Second, the plans and the insurance pools of 2013 are not the same as those of 2017. Some plans may have been cheaper in 2013, but covered so little that they would now fail to meet the Congressional Budget Office’s definition of insurance. Under the health care law, insurers can no longer deny coverage to people with pre-existing conditions. Predictably, more comprehensive plans that cover more and sicker people are costlier.

And perhaps most importantly, the report compares two fundamentally different universes of plans: those in the entire individual market in 2013 and those only in the federal exchange in 2017.

Mr. McConnell suggested Democrats repeatedly refused to cooperate with Republican “ideas on a better way forward.”

His office did not respond to a request for clarification, but whether he is referring to legislation to repeal, roll back or amend the current health care law, he is incorrect.

The Congressional Research Service recently cataloged legislative efforts to repeal, defund or delay the Affordable Care Act from 2011 to 2016. It listed 20 enacted bills that altered funding, some of which passed with overwhelming bipartisan support.

Democratic leadership, and most of the caucus, have consistently rejected efforts to repeal the health care law.
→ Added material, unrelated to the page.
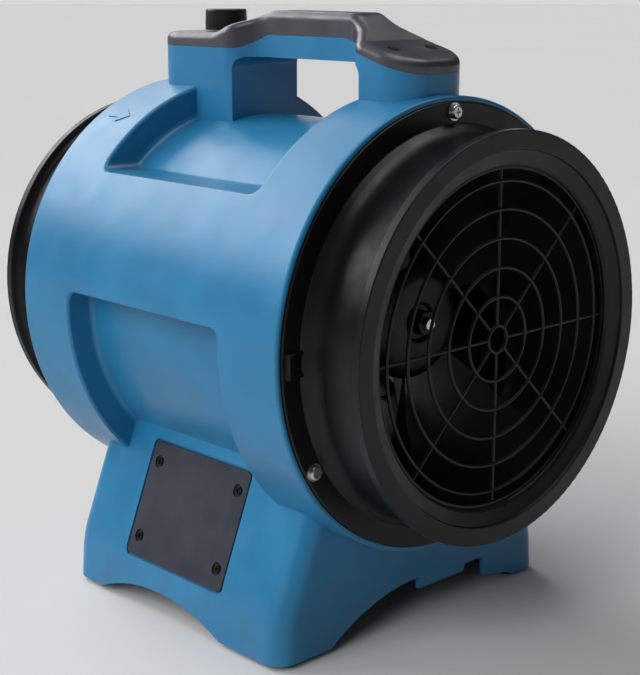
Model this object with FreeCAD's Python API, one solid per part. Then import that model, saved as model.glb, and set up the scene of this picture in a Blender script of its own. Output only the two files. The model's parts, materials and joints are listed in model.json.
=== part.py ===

But even a few of the approximately 40 bills passed in the House that sought to undo parts or all of the Affordable Care Act garnered limited Democratic “yes” votes.

A spokesman for Senator Chuck Schumer of New York, the Senate minority leader, gave several recent examples of Democrats’ requesting to be involved in the health care reform process.

Responding to criticisms that Senate Republicans are drafting the health care bill behind closed doors, Mr. McConnell charged Democrats with procedural hypocrisy.

Mr. McConnell, who repeatedly chastised Democrats for “going the partisan route” and for secrecy as the Affordable Care Act was being drafted, is right that part of the health care law was eventually passed through reconciliation — a tactic that allows Congress to push through legislation with a simple majority, rather than the 60 votes typically needed in the Senate.

But selectively focusing on the last step of the current health care law’s history ignores months of debate that included more than 20 hearings, at least 100 hours of committee meetings and markups, more than 130 amendments considered and at least 79 roll-call votes.

Mr. McConnell is also making misleading remarks about how reconciliation was used in the Affordable Care Act’s passage. Both the House and the Senate passed versions of the bill — by 243 to 173 and by 60 to 39 — before Democrats lost their 60th Senate vote and resorted to reconciliation.

In contrast, Senate Republicans intend to overhaul health care through a reconciliation bill, bypassing the 60-vote threshold entirely. The process would still allow senators to debate on the floor for 20 hours and offer amendments, but that would be significantly less than the time spent discussing the Affordable Care Act.